Eagles Exec VP/Football Operations Howie Roseman has returned to run the club in the "most hands-on way" of any GM in football after being "consigned to an invisible fate last year when Chip Kelly took over all things football," according to Peter King of THE MMQB. King: "Has any general manager ever hit the ground running the way Roseman has in the 10 weeks since he re-took control of the franchise that was once his?" Roseman this offseason has "run the head-coaching search that resulted" in the hiring of Doug Pederson and "signed five veteran starters" to new contracts. Roseman also "traded three starters ... signed six free agents in a 48-hour span" and "moved up from 13th to eighth" in the first round of the NFL Draft (MMQB.SI.com, 3/14).

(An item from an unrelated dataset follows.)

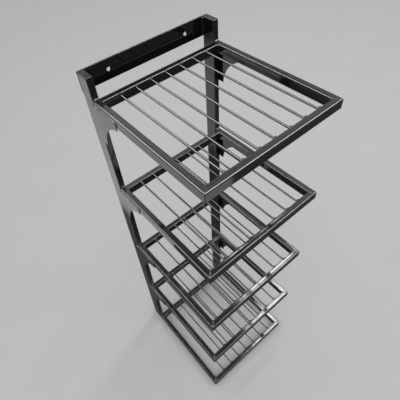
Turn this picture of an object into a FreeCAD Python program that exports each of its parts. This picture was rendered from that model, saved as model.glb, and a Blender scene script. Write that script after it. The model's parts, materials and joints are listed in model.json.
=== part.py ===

On Long Island, Bob Glauber noted the Eagles "wasted no time further distancing themselves from just about everything" Kelly did "during his calamitous run as the team’s football operations czar." The roster remake "has been as swift as it has been stunning." Roseman has "flushed the Kelly era down the toilet after a series of moves to undo most of the former coach’s decisions." Bradford is the "only significant holdover," but Roseman "has swept most of Kelly’s other high-profile acquisitions out the door" (NEWSDAY, 3/13).

WHEELIN' & DEALIN': In Philadelphia, Mike Sielski noted Roseman trading CB Byron Maxwell and LB Kiko Alonso to the Dolphins in order to move up in the first round of the draft is an "indication of his strengths as an executive: his ability to read the player-value market and his understanding of the needs and tendencies of other player-personnel people in the league." His familiarity with Dolphins Exec VP/Football Operations Mike Tannenbaum "worked to his advantage in this instance." Roseman said, "The great thing about the combine is that you get to talk to every team in the league and see your friends in the league, see the people you can talk trades with. What helps in that process is communication and being able to talk about different ideas and knowing that it's not going to go anywhere. It really helped being able to throw things against the wall and seeing what stuck. We're excited, and they're excited" (PHILADELPHIA INQUIRER, 3/13).